The first step will be to run a bunch of statistics and create some good visualizations. As a group, you need to lay out what statisics you want and who will do what. You need to organize this amongst yourselves. Notes, statistics, and organization should happen in this Google Doc: https://docs.google.com/document/d/1N4y6ackCArsl8Sn_i1T2Ew4_eMFUjb2qgm3V9sqvHNg/edit?usp=sharing
Your initial statistics and visualizations should be complete by July 25th along with a list of analysis activities to carry out going forward that will let you connect those statistics to the content. You are all expected to actively participate in the group organization and computation over the course of the week - you can't just jump in on the morning of the 25th and participate. I will review the document over the week, but you must also submit an activity log that roughly details your participation in the discussion over the course of the week. It's fine if you only spend a few minutes checking in and commenting each day, but you as a group (i.e. without my intervention) must have a final list of statistics, shared gephi files to work from, and analyses to complete, by the 25th. If you slack off, I will know. Submit your activity log via canvas under Final: Team Activity Log 1.
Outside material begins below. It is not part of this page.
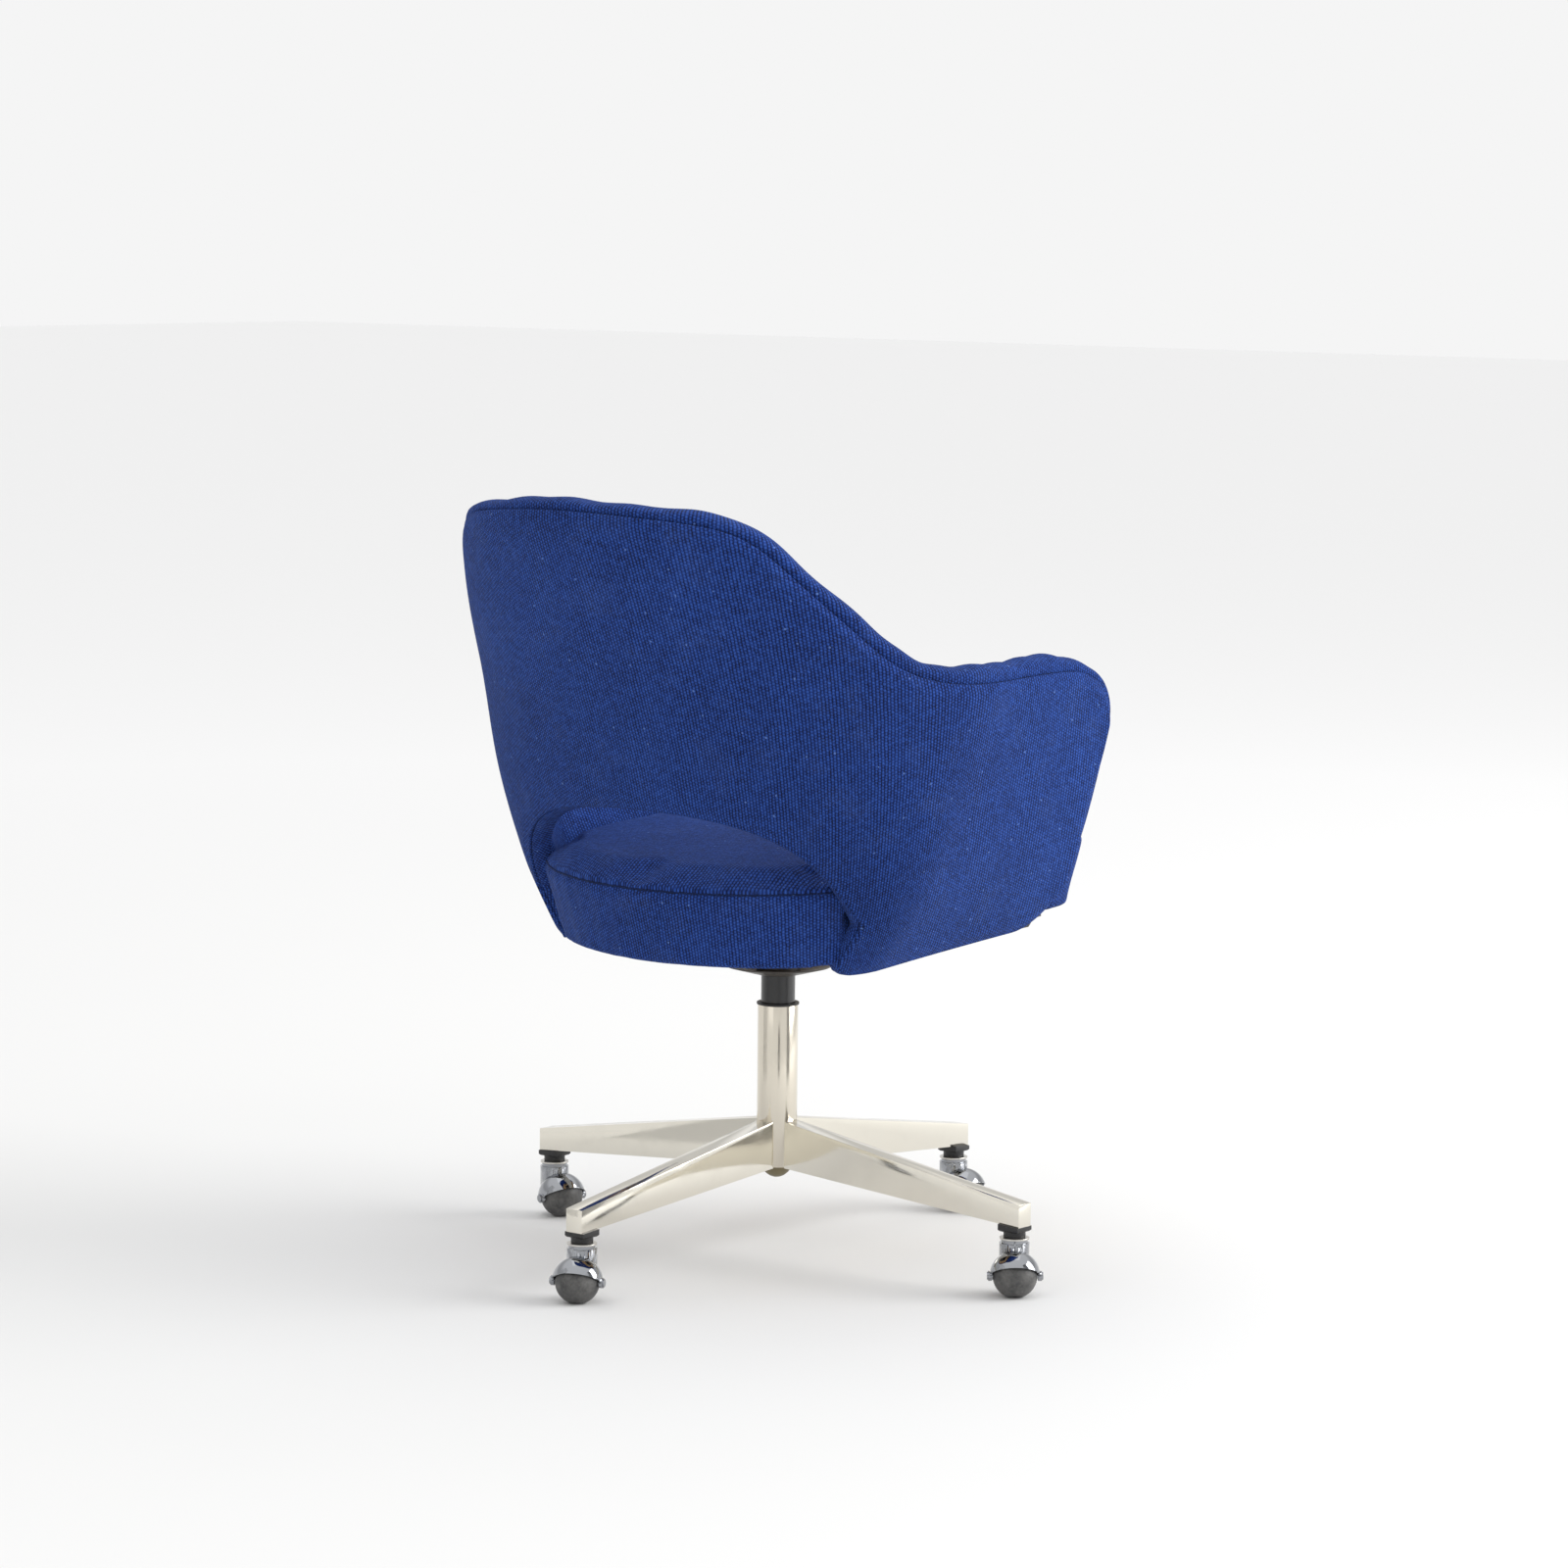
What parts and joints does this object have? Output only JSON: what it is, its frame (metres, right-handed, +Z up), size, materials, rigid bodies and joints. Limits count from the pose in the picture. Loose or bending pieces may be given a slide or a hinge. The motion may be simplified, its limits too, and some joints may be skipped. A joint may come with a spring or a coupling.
{
  "type": "swivel office chair",
  "caption": "Low-backed upholstered armchair with a wraparound shell, rear arch opening and loose seat, on a height-adjusting swivel column with a caster base.",
  "frame": {"origin": "on the floor under the column axis", "axes": "+Z up, the sitter faces -Y, +X to the sitter's left"},
  "size_m": [0.7147, 0.744, 0.8584],
  "materials": {
    "blue_cloth": "coarse basket weave wool",
    "polished_steel": "polished nickel-toned steel",
    "chrome": "bright chrome",
    "bright_steel": "zinc plated",
    "dark_steel": "dark oxidised steel",
    "black_enamel": "satin black",
    "black_plastic": "moulded black",
    "shell_plastic": "moulded reinforced plastic",
    "plywood": "raw moulded plywood",
    "brass": "dull brass",
    "wheel_rubber": "hard black rubber"
  },
  "bodies": {
    "base": {"column_tube": "polished_steel", "base_arm_1": "polished_steel", "base_arm_2": "polished_steel", "base_arm_3": "polished_steel", "base_arm_4": "polished_steel", "base_cap": "brass", "column_bush": "black_plastic", "caster_socket_1": "black_plastic", "caster_socket_2": "black_plastic", "caster_socket_3": "black_plastic", "caster_socket_4": "black_plastic"},
    "spindle": {"spindle_tube": "black_enamel", "spindle_guide": "black_plastic", "pivot_pin": "bright_steel", "thrust_washer": "brass", "retaining_ring": "bright_steel"},
    "seat": {"swivel_hub": "black_enamel", "hub_dish": "dark_steel", "seat_plate": "black_enamel", "plate_screws": "bright_steel", "seat_pan": "plywood", "moulded_shell": "shell_plastic", "shell_screws": "bright_steel", "back_cover": "blue_cloth", "inner_pad": "blue_cloth", "seat_cushion": "blue_cloth", "corner_clip": "dark_steel"},
    "caster_1": {"caster_stem_1": "bright_steel", "caster_ring_1": "chrome", "caster_hood_1": "chrome", "caster_axle_1": "chrome"},
    "wheel_1": {"caster_wheel_1": "wheel_rubber"},
    "caster_2": {"caster_stem_2": "bright_steel", "caster_ring_2": "chrome", "caster_hood_2": "chrome", "caster_axle_2": "chrome"},
    "wheel_2": {"caster_wheel_2": "wheel_rubber"},
    "caster_3": {"caster_stem_3": "bright_steel", "caster_ring_3": "chrome", "caster_hood_3": "chrome", "caster_axle_3": "chrome"},
    "wheel_3": {"caster_wheel_3": "wheel_rubber"},
    "caster_4": {"caster_stem_4": "bright_steel", "caster_ring_4": "chrome", "caster_hood_4": "chrome", "caster_axle_4": "chrome"},
    "wheel_4": {"caster_wheel_4": "wheel_rubber"}
  },
  "joints": [
    {"name": "height_slide", "type": "slide", "parent": "base", "child": "spindle", "axis": [0, 0, 1], "range_m": [-0.02, 0.06]},
    {"name": "seat_swivel", "type": "hinge", "parent": "spindle", "child": "seat", "pos_m": [0, 0, 0.32], "axis": [0, 0, 1], "continuous": true},
    {"name": "caster_swivel_1", "type": "hinge", "parent": "base", "child": "caster_1", "pos_m": [0.3307, 0, 0.08], "axis": [0, 0, 1], "continuous": true},
    {"name": "wheel_roll_1", "type": "hinge", "parent": "caster_1", "child": "wheel_1", "pos_m": [0.31453, 0.00557, 0.02306], "axis": [-0.3256, -0.9455, 0], "continuous": true},
    {"name": "caster_swivel_2", "type": "hinge", "parent": "base", "child": "caster_2", "pos_m": [0, 0.3307, 0.08], "axis": [0, 0, 1], "continuous": true},
    {"name": "wheel_roll_2", "type": "hinge", "parent": "caster_2", "child": "wheel_2", "pos_m": [-0.00723, 0.3462, 0.02306], "axis": [-0.9063, -0.4226, 0], "continuous": true},
    {"name": "caster_swivel_3", "type": "hinge", "parent": "base", "child": "caster_3", "pos_m": [-0.3307, 0, 0.08], "axis": [0, 0, 1], "continuous": true},
    {"name": "wheel_roll_3", "type": "hinge", "parent": "caster_3", "child": "wheel_3", "pos_m": [-0.34169, 0.0131, 0.02306], "axis": [-0.766, -0.6428, 0], "continuous": true},
    {"name": "caster_swivel_4", "type": "hinge", "parent": "base", "child": "caster_4", "pos_m": [0, -0.3307, 0.08], "axis": [0, 0, 1], "continuous": true},
    {"name": "wheel_roll_4", "type": "hinge", "parent": "caster_4", "child": "wheel_4", "pos_m": [-0.01684, -0.32773, 0.02306], "axis": [-0.1736, -0.9848, 0], "continuous": true}
  ]
}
Next, you will carry out all that analysis. Each person should claim certain tasks and connect those statistics to the content. Keep detailed notes on your stats, the analysis you do, and the insights you find.
All analysis linking the stats to Twitter content must be complete on August 3. Everyone's analysis notes will go into a shared document by this date.
Final writeup is due. Your group should email Jen a link to your shared Google doc when you begin work on it. That is what will be graded for this section.